By Andrew Mickey, Q1 Publishing

Don’t believe the $1 trillion hype. Healthcare reform, in its current form, is going to cost far more than the independent reports let on.

As investors looking for investment ideas for how to personally profit from it, there should be one easy way to stay protected without buying a single healthcare stock. Let me explain.

Healthcare reform has moved front and center. There are now four different bills in draft form being floated around Washington.

Many questions remain. Will there be a “public option?” Will Obamacare go the way of Hillarycare? Most importantly (and what we’re concerned with most) is the cost?

Initial estimates put the cost of healthcare reform at $1 trillion:

The CBO says a government-run health care system would cause 23 million Americans to lose private coverage, cost $1 trillion dollars and still leave 30 million uninsured.

The Congressional Budget Office, not your typical right-wing think tank, has looked at the Affordable Health Choices Act, as unveiled by Massachusetts Democratic Sen. Edward Kennedy, and found the word "affordable" to be false advertising.

We have looked at it and found the word "choices" to be as meaningless as being told you can buy any car you want — as long as it's a Ford.

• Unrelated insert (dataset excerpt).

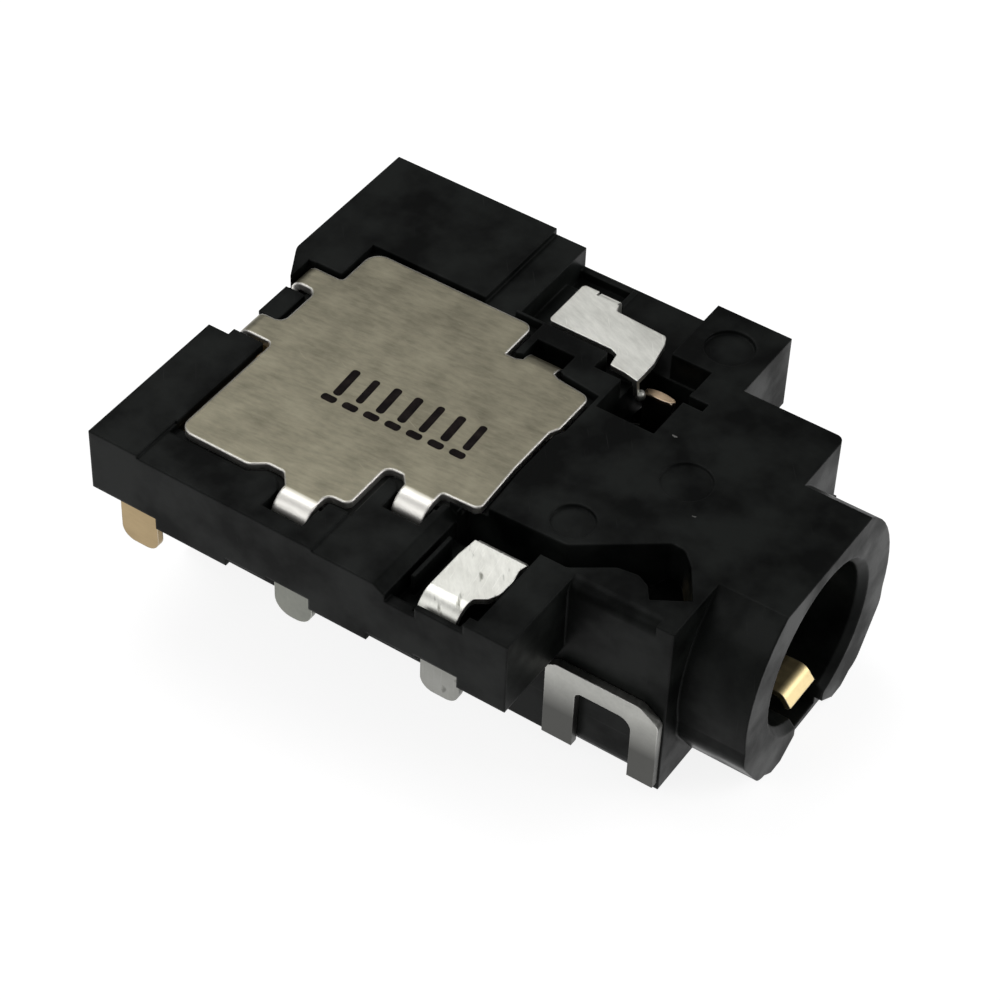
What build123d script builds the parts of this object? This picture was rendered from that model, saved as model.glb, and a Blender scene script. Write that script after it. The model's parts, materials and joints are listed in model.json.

The CBO director says on his official blog, "According to our preliminary assessment, enacting the proposal would result in a net increase in federal budget deficits of about $1.0 trillion over the 2010-2019 period."

This figure doesn't even include the cost of a proposed "public plan" option.

$1 trillion is a lot. It sounds like even more when we see there are no reasonable ways to pay for it.  Frankly, the three cent tax on soda isn’t going to amount to much.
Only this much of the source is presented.